There may be multiple reasons for a request for additional GFA such as a change in construction plan, etc. In many cases, the plot would have been resold and additional GFA is being requested by the new owner. This brings us to the possible taxability of the additional consideration received by the Master Developer in lieu of additional GFA sold:

  1. Scenario I –Can the original SPA be amended?
  2. Scenario II – Is allotment of additional GFA a separate supply?

Scenario I – Can the original SPA be amended?
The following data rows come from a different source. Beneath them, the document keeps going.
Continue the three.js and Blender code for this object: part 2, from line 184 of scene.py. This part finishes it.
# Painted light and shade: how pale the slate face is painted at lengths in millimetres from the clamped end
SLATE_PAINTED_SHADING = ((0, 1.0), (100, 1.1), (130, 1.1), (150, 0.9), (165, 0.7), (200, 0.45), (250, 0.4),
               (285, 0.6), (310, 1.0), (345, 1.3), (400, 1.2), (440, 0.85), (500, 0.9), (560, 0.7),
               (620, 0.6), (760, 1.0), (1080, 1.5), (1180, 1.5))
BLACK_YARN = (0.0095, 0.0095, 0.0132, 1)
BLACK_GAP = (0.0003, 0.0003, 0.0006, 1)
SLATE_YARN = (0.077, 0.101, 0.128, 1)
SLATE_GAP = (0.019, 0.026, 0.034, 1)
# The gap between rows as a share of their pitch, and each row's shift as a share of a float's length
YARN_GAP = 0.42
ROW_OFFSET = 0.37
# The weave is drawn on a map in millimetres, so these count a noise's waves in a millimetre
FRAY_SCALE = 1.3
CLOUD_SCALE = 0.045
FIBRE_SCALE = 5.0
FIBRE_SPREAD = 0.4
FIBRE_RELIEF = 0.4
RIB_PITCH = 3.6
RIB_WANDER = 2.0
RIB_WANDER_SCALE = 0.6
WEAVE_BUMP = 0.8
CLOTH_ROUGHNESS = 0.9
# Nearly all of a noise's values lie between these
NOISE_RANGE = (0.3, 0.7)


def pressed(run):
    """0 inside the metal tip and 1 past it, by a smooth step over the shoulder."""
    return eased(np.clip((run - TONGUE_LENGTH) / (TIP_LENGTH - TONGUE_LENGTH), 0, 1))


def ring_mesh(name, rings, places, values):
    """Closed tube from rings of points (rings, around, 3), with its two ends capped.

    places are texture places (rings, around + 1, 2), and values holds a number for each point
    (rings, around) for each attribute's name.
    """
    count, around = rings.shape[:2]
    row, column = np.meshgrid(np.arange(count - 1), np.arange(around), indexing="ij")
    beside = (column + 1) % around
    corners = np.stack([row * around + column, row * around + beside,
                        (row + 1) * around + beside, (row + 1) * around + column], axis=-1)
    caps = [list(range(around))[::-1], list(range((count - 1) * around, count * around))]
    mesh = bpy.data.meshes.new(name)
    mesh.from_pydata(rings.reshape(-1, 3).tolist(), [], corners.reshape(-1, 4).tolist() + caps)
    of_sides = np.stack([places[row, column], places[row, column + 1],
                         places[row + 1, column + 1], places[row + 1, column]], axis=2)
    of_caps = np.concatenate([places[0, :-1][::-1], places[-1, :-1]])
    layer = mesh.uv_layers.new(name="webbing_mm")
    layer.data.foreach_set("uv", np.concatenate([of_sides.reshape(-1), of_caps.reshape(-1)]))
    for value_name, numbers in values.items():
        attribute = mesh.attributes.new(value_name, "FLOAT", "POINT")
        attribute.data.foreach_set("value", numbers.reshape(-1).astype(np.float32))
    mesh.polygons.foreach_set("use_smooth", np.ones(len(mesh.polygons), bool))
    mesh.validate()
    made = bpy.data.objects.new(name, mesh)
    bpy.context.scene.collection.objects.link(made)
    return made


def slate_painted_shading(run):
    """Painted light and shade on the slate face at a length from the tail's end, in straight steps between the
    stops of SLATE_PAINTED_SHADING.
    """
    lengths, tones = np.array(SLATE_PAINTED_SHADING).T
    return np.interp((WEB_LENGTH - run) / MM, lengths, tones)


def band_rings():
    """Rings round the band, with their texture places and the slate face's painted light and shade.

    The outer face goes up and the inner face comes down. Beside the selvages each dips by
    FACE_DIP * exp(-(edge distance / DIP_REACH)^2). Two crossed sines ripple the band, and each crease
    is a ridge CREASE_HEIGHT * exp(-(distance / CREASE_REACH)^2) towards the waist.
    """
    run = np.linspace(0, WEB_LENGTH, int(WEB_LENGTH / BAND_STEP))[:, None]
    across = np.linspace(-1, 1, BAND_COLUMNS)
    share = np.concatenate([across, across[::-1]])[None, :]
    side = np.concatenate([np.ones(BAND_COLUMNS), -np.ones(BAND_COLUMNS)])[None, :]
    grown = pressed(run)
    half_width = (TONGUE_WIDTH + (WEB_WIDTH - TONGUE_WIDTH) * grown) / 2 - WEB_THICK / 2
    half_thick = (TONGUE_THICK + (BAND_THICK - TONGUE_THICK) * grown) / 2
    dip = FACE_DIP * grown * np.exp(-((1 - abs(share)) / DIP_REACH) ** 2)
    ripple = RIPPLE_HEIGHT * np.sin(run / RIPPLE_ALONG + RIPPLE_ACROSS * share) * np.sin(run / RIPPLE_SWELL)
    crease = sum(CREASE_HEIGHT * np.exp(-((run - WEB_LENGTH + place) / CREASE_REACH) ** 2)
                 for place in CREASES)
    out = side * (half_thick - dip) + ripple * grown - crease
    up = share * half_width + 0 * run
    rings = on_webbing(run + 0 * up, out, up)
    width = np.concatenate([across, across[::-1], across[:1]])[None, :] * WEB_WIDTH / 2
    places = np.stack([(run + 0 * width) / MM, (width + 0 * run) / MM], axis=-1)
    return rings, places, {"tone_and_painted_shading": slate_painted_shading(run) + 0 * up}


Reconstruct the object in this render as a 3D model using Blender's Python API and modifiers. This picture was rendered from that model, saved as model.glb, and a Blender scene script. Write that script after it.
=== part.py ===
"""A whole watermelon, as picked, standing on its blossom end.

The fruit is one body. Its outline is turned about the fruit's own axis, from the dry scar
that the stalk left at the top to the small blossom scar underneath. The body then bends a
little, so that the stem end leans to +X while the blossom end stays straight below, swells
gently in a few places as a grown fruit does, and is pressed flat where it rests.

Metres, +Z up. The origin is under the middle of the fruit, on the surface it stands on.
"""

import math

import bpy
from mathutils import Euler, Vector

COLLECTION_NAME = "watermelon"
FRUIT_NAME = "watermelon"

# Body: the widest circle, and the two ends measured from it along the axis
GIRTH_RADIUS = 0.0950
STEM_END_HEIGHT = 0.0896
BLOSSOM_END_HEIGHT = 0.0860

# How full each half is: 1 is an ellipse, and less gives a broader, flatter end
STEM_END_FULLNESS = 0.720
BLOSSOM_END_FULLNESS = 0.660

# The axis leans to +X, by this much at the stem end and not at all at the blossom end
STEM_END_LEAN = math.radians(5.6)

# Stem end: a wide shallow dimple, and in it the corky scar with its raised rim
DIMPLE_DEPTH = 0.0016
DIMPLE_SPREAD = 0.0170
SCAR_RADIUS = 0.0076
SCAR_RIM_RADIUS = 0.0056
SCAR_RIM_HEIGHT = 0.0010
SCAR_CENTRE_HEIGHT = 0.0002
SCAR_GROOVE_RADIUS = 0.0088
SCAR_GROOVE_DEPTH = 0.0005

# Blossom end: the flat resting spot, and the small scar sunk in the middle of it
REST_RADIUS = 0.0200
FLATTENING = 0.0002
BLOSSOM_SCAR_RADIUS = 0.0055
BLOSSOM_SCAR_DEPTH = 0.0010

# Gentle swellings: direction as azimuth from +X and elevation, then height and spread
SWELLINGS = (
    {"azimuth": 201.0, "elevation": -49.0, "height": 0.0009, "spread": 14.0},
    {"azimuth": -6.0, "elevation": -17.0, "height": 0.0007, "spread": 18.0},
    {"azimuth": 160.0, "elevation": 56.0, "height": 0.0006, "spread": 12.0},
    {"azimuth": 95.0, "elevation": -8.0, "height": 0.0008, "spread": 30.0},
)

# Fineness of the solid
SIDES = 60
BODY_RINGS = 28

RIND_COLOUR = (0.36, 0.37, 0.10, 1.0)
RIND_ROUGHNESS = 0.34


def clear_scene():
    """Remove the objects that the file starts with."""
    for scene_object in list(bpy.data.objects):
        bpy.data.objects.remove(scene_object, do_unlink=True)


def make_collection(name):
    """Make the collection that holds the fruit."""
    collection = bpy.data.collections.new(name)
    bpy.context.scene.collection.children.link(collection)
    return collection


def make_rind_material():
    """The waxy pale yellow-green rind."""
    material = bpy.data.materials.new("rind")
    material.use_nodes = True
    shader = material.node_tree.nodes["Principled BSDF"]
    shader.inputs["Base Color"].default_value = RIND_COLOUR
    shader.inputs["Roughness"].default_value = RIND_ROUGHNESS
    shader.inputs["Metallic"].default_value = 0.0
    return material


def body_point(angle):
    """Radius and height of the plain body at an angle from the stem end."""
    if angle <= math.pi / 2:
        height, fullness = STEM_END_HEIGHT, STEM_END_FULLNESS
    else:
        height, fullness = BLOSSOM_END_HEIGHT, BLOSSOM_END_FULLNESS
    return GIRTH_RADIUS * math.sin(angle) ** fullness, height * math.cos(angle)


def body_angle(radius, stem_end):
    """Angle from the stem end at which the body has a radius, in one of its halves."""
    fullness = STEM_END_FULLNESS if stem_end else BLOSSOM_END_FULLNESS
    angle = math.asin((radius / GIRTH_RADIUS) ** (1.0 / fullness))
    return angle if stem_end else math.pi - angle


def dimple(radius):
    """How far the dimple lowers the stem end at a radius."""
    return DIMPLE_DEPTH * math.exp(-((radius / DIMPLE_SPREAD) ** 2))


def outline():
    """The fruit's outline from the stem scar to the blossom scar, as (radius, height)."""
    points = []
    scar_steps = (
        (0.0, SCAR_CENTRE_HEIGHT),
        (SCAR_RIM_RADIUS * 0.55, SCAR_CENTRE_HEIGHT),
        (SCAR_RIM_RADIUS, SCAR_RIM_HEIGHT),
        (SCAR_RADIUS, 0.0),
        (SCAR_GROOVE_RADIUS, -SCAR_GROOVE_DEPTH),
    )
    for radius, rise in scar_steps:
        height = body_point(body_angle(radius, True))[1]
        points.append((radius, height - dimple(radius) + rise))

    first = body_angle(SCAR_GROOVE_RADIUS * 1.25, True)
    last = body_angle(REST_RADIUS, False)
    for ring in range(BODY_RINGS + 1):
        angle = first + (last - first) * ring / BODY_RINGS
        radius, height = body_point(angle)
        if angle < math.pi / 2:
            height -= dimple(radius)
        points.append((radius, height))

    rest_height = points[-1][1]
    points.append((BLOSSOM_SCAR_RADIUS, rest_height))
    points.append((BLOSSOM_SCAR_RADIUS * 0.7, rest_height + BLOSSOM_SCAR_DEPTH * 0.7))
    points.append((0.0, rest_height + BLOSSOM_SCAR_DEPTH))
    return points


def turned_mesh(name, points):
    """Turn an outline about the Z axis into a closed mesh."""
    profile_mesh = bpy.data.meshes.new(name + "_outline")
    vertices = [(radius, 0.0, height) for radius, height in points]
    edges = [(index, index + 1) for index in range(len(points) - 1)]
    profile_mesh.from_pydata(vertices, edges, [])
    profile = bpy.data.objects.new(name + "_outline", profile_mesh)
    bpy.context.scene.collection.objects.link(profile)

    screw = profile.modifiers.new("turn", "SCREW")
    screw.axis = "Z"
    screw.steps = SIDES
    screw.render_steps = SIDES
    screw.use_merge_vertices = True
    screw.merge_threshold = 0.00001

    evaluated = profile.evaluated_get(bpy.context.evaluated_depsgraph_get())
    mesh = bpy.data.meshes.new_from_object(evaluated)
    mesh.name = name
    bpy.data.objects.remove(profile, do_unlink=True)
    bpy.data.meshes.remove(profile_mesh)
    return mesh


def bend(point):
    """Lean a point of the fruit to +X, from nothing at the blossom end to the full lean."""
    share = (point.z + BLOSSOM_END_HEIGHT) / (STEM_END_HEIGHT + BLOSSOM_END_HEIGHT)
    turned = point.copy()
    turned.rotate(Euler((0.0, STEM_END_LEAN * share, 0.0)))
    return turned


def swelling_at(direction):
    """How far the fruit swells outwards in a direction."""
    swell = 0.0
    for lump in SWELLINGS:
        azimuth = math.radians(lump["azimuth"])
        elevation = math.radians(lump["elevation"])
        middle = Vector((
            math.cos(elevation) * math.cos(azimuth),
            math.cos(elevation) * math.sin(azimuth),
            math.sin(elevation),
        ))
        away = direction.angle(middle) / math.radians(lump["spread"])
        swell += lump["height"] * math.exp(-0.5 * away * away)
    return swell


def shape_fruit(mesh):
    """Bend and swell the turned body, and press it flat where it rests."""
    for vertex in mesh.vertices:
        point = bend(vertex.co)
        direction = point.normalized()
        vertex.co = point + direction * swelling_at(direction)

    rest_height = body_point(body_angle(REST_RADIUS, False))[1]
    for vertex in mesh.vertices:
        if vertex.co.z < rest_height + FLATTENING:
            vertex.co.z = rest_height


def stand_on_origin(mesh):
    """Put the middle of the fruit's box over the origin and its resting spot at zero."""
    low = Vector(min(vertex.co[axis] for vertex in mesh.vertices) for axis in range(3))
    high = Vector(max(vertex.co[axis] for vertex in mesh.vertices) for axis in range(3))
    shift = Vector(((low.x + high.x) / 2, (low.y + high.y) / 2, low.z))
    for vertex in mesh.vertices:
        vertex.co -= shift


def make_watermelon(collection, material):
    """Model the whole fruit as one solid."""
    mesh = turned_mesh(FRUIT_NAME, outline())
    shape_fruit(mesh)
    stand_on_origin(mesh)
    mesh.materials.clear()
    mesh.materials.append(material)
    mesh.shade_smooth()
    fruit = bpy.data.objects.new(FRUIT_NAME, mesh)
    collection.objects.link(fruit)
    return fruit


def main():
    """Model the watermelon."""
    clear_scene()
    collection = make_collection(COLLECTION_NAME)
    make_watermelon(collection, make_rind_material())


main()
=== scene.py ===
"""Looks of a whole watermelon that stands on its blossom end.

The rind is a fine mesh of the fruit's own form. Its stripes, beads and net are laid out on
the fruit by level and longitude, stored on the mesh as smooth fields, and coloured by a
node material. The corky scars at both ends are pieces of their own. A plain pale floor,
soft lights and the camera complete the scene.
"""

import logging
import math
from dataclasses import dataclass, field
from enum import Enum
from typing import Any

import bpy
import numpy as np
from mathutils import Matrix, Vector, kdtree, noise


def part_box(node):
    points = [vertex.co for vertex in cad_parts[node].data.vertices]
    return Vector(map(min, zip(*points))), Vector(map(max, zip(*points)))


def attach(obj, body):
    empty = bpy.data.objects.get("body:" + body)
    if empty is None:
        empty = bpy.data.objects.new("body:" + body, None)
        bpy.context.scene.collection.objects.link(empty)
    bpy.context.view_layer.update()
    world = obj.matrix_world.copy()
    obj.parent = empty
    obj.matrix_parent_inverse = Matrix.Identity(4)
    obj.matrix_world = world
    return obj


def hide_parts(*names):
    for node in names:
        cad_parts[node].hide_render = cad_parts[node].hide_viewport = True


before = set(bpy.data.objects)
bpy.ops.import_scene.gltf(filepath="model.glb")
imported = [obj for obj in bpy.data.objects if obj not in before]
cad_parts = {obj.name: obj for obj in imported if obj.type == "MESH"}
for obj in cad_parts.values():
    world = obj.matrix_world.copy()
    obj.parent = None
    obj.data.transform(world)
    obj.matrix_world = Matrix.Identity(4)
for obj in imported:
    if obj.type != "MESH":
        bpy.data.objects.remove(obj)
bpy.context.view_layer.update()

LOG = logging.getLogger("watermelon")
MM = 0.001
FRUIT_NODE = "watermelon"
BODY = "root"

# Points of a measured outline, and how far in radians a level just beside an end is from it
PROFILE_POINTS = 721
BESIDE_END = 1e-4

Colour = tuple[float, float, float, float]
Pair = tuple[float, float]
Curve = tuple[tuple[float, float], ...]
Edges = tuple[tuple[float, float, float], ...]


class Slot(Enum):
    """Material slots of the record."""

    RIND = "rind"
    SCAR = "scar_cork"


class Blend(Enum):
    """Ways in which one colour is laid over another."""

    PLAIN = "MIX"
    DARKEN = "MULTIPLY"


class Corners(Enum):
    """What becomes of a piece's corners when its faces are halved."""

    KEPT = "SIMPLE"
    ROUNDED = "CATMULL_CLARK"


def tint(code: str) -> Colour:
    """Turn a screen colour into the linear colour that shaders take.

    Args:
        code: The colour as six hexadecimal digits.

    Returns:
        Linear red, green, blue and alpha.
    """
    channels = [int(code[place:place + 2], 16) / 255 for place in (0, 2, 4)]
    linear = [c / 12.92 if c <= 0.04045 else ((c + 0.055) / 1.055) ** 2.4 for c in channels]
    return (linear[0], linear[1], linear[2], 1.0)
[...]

At the time of execution of SPA, certain conditions such as terms of payment, plot details, and GFA would have been mentioned in the contract which is also registered with the Dubai Lands Department (‘DLD’). A view may be adopted that allotment of additional SPA is by way of amending the original SPA. Therefore, any additional consideration should take the color of the original supply which was the sale of bare land. Thus the additional consideration received should also be VAT exempt. However, this is not a straight-forward simple solution as it may trigger the following issues:

  • A sale of real estate is an indivisible supply, it should get triggered under Article 25 of the UAE VAT Law. The date of supply would have been triggered on the signing of the SPA and the same would have been reported by the Master Developer in its VAT return. The amendment would have to be separately reported.
  • Is it permissible to amend the SPA post facto. Thus the Legal Team is required to be approached.
  • It may impact the DLD fee which is computed on the sale value of the SPA and required to be paid by the buyer.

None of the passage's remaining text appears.